Stimpy could not sleep due to his grief. However, it is immediately revealed that Stinky is indeed a gaseous sentient being, returning to the residence to reminisce his time inside Stimpy's buttocks.

It is Christmas Eve, and Stimpy had been outside the house for months yearning for Stinky's return. Ren tries to get him to decorate the house for Christmas to no avail, so he uses his final trick up his sleeve by pointing him to the mistletoe while looking at him romantically, but Stimpy sees through this trick and leaves, to Ren's overwhelming sadness.

Stimpy wanders to the city, where he attempts to ask for info on Stinky to no avail; he tries to get warmness from a manure shop owned by Mr. Horse, but is run over by a truck; Stinky arrives to reminisce of his time inside Stimpy, having suffered from the cruelty of the city's populace during his time free. He hides between two homeless men, who attempt to light him on fire; he hides in the sewers for safety.

It is Christmas, and Ren celebrates the festivity in sorrow and loneliness, only for Stimpy to return, frozen in an ice block. He thaws Stimpy out near the fire, only for Stinky to visit; he returns to his joyous self, but refuses to let Stinky have his own life until he shows up with his girlfriend, an apparently sentient fish corpse. Stimpy oversees their marriage, finally able to accept Stinky's manhood. The couple move to a corner in the residence; Ren returns to his usual disgruntled self while Stimpy celebrates the happy ending, a rare occurrence on the series.

==Cast==
- Billy West as Ren, Stimpy, and Stinky
- Harris Peet as the gum creatures

==Production==
The episode's story is credited to John Kricfalusi (the show's creator), Vincent Waller and Richard Pursel; storyboarded by Peter Avanzino; and directed by Kricfalusi himself. He originally conceived "Son of Stimpy" as a parody and critique of classic, popular Hollywood melodramas (such as The Wizard of Oz, Bambi, The Godfather, and E.T. the Extra-Terrestrial), as well as "fake pathos". He describes the latter as an act of manipulation performed by film directors that involves using audio-visual cues and tricks, mainly music and cinematography, to trigger melancholy emotions in audience members.

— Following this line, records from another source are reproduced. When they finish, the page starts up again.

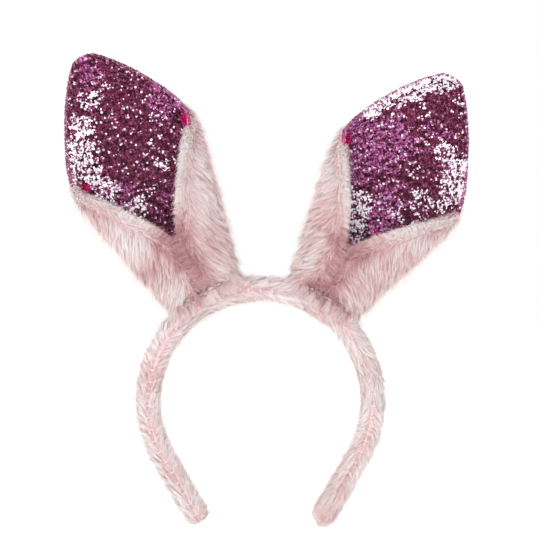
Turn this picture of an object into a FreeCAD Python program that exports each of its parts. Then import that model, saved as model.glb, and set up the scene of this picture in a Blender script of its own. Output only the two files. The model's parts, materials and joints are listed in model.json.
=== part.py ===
"""Plush bunny-ear headband: a sprung alice band in a fur sleeve, with two wired ears that tilt.

Frame: millimetres, +Z up, front facing -Y, so +X is on the right of a front view.
The origin is the centre of the arch, on the axis of the round space that grips the head.
"""

import FreeCAD
import Part

import math
import os

import Sketcher

Vector = FreeCAD.Vector
ACROSS_BAND = Vector(0, 1, 0)

# ---------------------------------------------------------------- driving dimensions

DIMENSIONS = {
    # arch and legs of the band
    "arch_radius": 65.5,
    "arch_half_angle": 120,
    "leg_length": 38,
    "core_width": 11,
    "core_depth": 2.2,
    "core_corner": 3.5,
    "core_end_gap": 3,
    # fur sleeve round the core, with its sewn seam along the front
    "sleeve_radius": 7.4,
    "sleeve_flat": 6.6,
    "sleeve_play": 0.15,
    "seam_gap": 0.4,
    "seam_stitch_turn": 22,
    "seam_stitch_pitch": 7,
    "seam_ear_gap": 24,
    "thread_radius": 0.25,
    "thread_play": 0.05,
    # layers of an ear, from the fur inwards
    "fur_depth": 4,
    "felt_depth": 1,
    "lining_depth": 0.5,
    "glitter_depth": 0.45,
    "layer_play": 0.2,
    "fur_inset": 0.8,
    "felt_inset": 2.5,
    "lining_inset": 0.6,
    "glitter_inset": 0.7,
    # section of an ear
    "root_half_width": 20,
    "root_half_depth": 6.6,
    "cup_half_depth": 14.5,
    "cup_forward": 5,
    "tip_forward": 2,
    "fold_gap": 2.6,
    "tip_cut": 1.5,
    "root_overlap": 3,
    # piping, wire and threads of an ear
    "piping_radius": 1.2,
    "piping_bore": 0.6,
    "wire_radius": 0.5,
    "piping_stand_off": 0.9,
    "topstitch_inset": 3.4,
    "topstitch_lift": 0.3,
    "topstitch_fold_gap": 10,
    "topstitch_tip_gap": 9,
    "topstitch_length": 3,
    "topstitch_pitch": 4.5,
    "fold_stitch_start": 4,
    "fold_stitch_length": 9,
    "fold_stitch_pitch": 6.5,
    # root of an ear on the band
    "saddle_play": 1,
    "binding_depth": 1,
    "binding_half_angle": 50,
    "binding_length": 34,
    "anchor_gap": 3,
    "anchor_turn": 38,
    "anchor_pitch": 8,
}

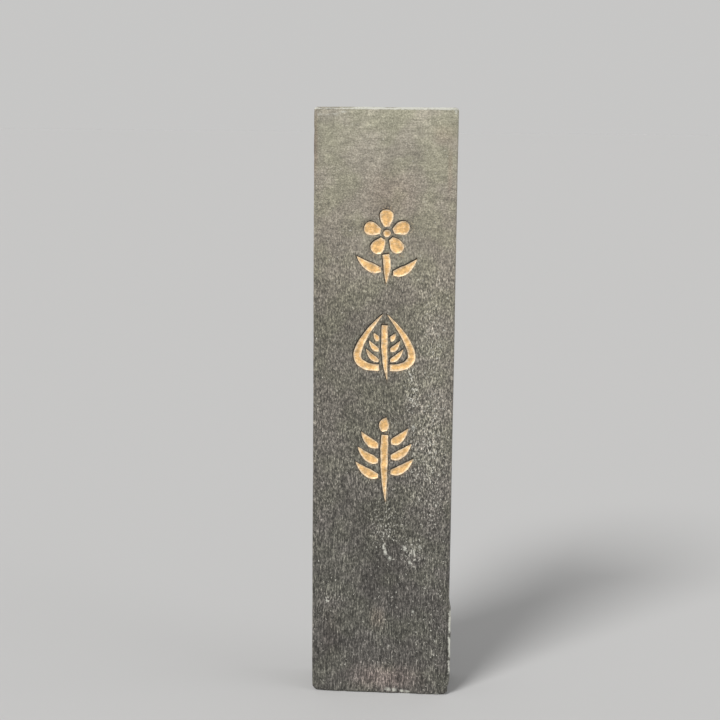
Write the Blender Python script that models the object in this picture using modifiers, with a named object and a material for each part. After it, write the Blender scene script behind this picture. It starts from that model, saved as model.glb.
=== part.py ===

Kricfalusi, infuriated by this practice, referred to it as "cheap", "contrived", and "a dirty trick", while asserting his belief that real drama should come from engaging characters and believable acting, not from editing techniques. He also vented his frustration that dramatic features of this type ultimately gain more acclaim and recognition than simpler comedic films, which are generally seen as inferior. When writing this episode, he deliberately gave it the most ridiculous premise he could think of (Stimpy not being able to flatulent a second time) and used as many of the aforementioned filmic tricks as he could think of, to prove how easy it is to force viewers into crying over something that has little to no real substance.

===Censorship===
John Kricfalusi made this episode as an exchange: if he made heartwarming episodes, Nickelodeon would let him make more gross episodes. The mistletoe scene, in which Ren tries to lure Stimpy inside by the mistletoe, caused much dispute between Kricfalusi and Nickelodeon, who objected to its "homosexual undertones". According to Kricfalusi's commentary on the DVD, Nickelodeon ultimately decided to include the scene after hearing that its removal greatly upset an unidentified homosexual Spümcø artist. A short scene where Ren pushes Stimpy's Christmas present towards a picture of him is cut from the "First and Second Seasons" DVD. However, it is shown on the Sony Wonder VHS release, and it was digitally restored on later airings such as on Nick, MTV, and as recent as Comedy Central and Paramount+. Nickelodeon had originally cut the part where Stimpy goes to the police to find his missing "son", only to be violently thrown out, but it was retained on later releases, beginning with its Spike TV airing and DVD release.

==Reception==
===Critical reception===
Thad Komorowski gave the episode four stars out of five, calling it a memorable Christmas special.

In An Introduction to Film Studies, the episode is used as a case study and comments on the motifs in the episode.The 'Son of God' motif which underpins the cartoon, signalled in its title and its Christmas setting and soundtrack, allies the sacred and profane in a way that some might find provocative. Kricfalusi does not make this a coherent analogy, however, but self-evidently uses the 'openness' of the animated vocabulary for subversive purposes.

A. J. Carson of tvdvdreviews.com praised the episode as a "pitch-perfect send-up of maudlin Christmas specials".

===Accolades===
In 1993, the episode was nominated for the Primetime Emmy Award for Outstanding Animated Program (for Programming Less Than One Hour) at the 45th Primetime Emmy Awards, but lost to the Batman: The Animated Series episode "Robin's Reckoning".

In 2007, the episode was ranked No. 96 in the 100 Greatest Nicktoon Episodes Countdown.